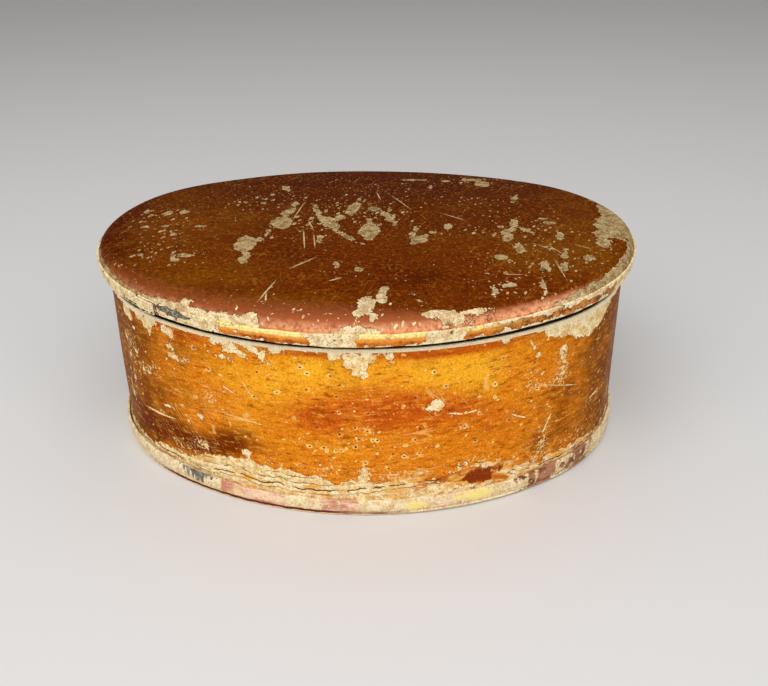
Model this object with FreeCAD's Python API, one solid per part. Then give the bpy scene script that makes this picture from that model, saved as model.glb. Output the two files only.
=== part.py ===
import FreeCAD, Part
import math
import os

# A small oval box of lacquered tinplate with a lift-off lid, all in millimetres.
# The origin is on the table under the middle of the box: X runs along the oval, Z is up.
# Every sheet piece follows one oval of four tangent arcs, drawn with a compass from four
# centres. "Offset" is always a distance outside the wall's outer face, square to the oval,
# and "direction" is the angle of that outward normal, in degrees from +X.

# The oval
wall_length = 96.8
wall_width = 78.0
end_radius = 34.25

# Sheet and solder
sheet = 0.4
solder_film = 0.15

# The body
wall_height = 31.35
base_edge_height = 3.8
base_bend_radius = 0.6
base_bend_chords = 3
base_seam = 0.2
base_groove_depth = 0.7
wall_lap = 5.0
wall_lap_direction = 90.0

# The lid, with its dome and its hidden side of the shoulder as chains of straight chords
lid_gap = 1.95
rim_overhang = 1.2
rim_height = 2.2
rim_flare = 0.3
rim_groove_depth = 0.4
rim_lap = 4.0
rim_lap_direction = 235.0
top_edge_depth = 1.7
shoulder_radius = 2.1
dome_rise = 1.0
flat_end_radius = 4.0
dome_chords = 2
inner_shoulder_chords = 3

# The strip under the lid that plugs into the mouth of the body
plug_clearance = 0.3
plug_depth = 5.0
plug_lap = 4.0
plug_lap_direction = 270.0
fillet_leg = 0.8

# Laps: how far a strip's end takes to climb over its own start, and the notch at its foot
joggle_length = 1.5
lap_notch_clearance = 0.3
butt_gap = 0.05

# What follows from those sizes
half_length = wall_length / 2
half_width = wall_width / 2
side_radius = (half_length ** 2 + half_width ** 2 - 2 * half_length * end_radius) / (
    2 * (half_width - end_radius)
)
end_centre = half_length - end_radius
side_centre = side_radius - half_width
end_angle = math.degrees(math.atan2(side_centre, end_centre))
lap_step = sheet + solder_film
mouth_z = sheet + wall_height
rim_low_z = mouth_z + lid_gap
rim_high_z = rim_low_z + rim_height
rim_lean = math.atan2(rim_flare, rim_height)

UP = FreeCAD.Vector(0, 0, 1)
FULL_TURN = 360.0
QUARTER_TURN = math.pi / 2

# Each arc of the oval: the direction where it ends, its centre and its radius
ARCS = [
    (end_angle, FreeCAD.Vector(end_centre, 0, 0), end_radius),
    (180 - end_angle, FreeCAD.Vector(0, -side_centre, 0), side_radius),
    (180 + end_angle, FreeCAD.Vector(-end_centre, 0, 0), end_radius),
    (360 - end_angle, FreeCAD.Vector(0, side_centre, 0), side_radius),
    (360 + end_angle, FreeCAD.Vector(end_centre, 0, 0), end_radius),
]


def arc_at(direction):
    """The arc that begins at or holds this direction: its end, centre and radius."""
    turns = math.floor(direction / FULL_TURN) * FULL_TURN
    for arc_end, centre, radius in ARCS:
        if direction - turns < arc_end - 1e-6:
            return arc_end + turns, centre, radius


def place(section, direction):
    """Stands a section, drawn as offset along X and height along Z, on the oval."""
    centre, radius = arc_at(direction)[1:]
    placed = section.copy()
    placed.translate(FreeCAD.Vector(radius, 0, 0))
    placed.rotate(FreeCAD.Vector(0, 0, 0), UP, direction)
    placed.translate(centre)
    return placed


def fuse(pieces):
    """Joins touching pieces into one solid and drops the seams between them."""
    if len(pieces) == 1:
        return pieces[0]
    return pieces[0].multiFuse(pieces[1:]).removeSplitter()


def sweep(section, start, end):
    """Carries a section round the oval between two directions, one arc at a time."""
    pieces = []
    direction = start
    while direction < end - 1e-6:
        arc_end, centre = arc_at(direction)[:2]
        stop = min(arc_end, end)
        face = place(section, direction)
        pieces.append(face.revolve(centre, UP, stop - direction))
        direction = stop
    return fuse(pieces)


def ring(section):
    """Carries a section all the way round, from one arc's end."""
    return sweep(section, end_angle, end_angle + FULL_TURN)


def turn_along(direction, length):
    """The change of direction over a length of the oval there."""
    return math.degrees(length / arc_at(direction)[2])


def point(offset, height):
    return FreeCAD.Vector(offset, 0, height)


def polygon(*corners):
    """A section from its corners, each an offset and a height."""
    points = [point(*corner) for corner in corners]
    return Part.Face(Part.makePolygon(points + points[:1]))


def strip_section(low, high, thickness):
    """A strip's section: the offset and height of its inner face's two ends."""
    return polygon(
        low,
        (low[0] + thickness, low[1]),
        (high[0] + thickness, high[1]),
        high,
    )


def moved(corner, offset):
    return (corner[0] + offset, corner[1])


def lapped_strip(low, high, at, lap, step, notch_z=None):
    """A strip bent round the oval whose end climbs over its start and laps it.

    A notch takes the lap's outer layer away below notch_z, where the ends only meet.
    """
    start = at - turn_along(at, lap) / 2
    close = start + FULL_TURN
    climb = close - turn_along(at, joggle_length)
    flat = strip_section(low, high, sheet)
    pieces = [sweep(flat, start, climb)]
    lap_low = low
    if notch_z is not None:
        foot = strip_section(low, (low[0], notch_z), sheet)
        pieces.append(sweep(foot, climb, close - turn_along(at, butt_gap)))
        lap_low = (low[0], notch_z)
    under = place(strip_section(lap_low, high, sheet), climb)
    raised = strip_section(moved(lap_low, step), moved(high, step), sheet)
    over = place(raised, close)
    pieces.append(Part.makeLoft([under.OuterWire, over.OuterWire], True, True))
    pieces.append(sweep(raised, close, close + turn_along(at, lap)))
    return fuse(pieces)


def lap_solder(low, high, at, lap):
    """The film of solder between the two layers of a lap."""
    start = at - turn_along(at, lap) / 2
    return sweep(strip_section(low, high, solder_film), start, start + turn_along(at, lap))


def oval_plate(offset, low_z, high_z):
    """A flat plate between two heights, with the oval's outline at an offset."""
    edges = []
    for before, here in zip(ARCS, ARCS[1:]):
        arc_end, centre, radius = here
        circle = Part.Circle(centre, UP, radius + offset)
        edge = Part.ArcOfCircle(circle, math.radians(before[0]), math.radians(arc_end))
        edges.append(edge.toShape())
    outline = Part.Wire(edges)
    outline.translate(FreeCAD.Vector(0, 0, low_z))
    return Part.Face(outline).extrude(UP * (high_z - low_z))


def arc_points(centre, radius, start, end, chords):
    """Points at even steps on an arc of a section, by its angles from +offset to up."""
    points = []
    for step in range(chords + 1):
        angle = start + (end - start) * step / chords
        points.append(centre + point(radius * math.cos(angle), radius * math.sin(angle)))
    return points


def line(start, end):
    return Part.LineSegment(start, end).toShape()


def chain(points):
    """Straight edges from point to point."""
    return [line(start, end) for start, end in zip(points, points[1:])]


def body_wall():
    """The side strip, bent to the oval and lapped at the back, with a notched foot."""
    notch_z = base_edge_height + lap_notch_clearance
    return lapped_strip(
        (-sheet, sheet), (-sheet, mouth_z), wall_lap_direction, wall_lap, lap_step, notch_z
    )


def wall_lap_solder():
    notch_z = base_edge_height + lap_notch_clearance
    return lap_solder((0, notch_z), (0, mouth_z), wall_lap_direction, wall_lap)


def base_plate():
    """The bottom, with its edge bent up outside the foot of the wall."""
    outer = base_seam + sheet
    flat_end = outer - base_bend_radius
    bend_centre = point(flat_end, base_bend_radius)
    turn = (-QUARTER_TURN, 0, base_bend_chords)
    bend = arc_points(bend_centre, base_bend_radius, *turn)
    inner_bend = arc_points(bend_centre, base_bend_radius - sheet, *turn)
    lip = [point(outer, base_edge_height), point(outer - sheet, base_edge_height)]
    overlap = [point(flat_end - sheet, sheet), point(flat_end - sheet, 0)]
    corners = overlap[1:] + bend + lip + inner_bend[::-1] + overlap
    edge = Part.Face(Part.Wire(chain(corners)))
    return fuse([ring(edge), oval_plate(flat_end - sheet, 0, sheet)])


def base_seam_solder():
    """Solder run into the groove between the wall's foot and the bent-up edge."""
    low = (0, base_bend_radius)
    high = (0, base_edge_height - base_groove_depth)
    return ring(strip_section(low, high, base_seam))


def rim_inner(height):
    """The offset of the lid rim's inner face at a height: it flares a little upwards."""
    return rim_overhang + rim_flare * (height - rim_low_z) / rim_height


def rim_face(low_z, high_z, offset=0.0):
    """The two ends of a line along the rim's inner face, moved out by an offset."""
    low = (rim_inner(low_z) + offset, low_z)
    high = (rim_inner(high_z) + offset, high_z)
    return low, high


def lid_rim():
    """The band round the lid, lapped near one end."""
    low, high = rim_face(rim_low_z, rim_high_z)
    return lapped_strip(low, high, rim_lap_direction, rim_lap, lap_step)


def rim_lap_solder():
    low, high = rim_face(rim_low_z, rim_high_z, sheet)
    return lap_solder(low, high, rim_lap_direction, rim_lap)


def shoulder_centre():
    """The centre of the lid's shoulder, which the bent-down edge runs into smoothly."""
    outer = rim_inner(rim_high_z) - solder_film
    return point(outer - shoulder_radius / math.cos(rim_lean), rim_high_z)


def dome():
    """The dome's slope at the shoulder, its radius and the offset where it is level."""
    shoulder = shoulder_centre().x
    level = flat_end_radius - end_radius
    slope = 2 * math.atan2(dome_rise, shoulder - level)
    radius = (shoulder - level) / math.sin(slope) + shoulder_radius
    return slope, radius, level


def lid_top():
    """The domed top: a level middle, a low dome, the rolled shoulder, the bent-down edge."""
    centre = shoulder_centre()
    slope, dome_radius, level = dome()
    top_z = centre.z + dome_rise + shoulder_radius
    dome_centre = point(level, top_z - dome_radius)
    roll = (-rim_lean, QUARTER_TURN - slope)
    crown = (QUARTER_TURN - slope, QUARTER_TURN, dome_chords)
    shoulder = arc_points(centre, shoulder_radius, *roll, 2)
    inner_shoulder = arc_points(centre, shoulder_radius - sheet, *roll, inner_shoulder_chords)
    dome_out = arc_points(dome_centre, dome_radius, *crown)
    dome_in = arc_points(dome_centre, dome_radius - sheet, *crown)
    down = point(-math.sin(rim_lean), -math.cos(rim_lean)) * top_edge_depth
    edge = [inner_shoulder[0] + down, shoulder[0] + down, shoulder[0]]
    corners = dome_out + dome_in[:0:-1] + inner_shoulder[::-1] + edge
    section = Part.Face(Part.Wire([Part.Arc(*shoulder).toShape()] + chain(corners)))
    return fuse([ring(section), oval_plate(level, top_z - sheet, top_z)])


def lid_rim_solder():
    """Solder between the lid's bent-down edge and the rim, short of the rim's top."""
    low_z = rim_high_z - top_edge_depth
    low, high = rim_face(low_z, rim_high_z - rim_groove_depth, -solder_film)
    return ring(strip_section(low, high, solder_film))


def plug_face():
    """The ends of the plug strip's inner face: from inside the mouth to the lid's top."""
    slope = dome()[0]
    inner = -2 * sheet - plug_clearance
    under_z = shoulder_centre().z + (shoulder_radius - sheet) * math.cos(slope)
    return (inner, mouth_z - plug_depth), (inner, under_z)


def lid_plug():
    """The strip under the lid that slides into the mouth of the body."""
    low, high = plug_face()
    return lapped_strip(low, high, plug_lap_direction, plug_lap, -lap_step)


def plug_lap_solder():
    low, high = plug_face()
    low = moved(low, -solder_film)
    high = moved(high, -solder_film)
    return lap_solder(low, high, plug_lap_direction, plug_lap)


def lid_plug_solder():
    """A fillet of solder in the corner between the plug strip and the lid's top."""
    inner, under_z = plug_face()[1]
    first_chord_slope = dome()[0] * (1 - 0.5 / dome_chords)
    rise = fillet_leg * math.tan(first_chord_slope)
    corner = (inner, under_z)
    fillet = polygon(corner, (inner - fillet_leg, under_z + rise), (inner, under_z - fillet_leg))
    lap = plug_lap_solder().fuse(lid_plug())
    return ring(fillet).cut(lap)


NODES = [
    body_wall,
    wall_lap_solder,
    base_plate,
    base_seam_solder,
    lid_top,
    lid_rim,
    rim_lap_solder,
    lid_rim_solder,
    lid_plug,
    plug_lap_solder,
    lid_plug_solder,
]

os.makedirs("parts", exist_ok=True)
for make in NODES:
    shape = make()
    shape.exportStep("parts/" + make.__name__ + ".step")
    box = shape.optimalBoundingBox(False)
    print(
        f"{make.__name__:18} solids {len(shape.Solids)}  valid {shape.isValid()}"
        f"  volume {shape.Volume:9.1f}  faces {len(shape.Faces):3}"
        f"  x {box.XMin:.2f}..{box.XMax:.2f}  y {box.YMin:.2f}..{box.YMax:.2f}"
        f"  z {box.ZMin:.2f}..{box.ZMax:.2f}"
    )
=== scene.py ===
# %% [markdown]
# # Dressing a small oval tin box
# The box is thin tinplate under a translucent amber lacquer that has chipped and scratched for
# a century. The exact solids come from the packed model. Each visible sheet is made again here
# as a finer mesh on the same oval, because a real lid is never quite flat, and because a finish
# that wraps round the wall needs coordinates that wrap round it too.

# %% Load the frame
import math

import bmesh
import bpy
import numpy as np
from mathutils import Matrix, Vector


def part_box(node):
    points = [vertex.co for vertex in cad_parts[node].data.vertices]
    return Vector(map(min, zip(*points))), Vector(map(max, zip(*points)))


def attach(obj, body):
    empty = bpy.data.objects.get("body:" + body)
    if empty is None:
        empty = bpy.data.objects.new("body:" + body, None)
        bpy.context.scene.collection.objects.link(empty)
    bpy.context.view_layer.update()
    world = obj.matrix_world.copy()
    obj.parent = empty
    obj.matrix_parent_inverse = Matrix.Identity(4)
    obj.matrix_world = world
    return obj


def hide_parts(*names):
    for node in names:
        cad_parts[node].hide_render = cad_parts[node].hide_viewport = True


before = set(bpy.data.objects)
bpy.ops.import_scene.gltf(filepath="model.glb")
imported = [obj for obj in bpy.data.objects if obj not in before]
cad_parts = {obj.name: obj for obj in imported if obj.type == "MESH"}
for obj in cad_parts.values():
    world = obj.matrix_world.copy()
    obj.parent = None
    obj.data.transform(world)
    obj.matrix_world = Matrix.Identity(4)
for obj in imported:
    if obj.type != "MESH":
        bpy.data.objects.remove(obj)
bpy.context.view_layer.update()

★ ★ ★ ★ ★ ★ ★

# What needs to be done:
In the listing above, find the line with "return ring(fillet).cut(lap)" and the line with "obj.matrix_world = world", then print exactly those lines and every line between them.

# Response:
    return ring(fillet).cut(lap)


NODES = [
    body_wall,
    wall_lap_solder,
    base_plate,
    base_seam_solder,
    lid_top,
    lid_rim,
    rim_lap_solder,
    lid_rim_solder,
    lid_plug,
    plug_lap_solder,
    lid_plug_solder,
]

os.makedirs("parts", exist_ok=True)
for make in NODES:
    shape = make()
    shape.exportStep("parts/" + make.__name__ + ".step")
    box = shape.optimalBoundingBox(False)
    print(
        f"{make.__name__:18} solids {len(shape.Solids)}  valid {shape.isValid()}"
        f"  volume {shape.Volume:9.1f}  faces {len(shape.Faces):3}"
        f"  x {box.XMin:.2f}..{box.XMax:.2f}  y {box.YMin:.2f}..{box.YMax:.2f}"
        f"  z {box.ZMin:.2f}..{box.ZMax:.2f}"
    )
=== scene.py ===
# %% [markdown]
# # Dressing a small oval tin box
# The box is thin tinplate under a translucent amber lacquer that has chipped and scratched for
# a century. The exact solids come from the packed model. Each visible sheet is made again here
# as a finer mesh on the same oval, because a real lid is never quite flat, and because a finish
# that wraps round the wall needs coordinates that wrap round it too.

# %% Load the frame
import math

import bmesh
import bpy
import numpy as np
from mathutils import Matrix, Vector


def part_box(node):
    points = [vertex.co for vertex in cad_parts[node].data.vertices]
    return Vector(map(min, zip(*points))), Vector(map(max, zip(*points)))


def attach(obj, body):
    empty = bpy.data.objects.get("body:" + body)
    if empty is None:
        empty = bpy.data.objects.new("body:" + body, None)
        bpy.context.scene.collection.objects.link(empty)
    bpy.context.view_layer.update()
    world = obj.matrix_world.copy()
    obj.parent = empty
    obj.matrix_parent_inverse = Matrix.Identity(4)
    obj.matrix_world = world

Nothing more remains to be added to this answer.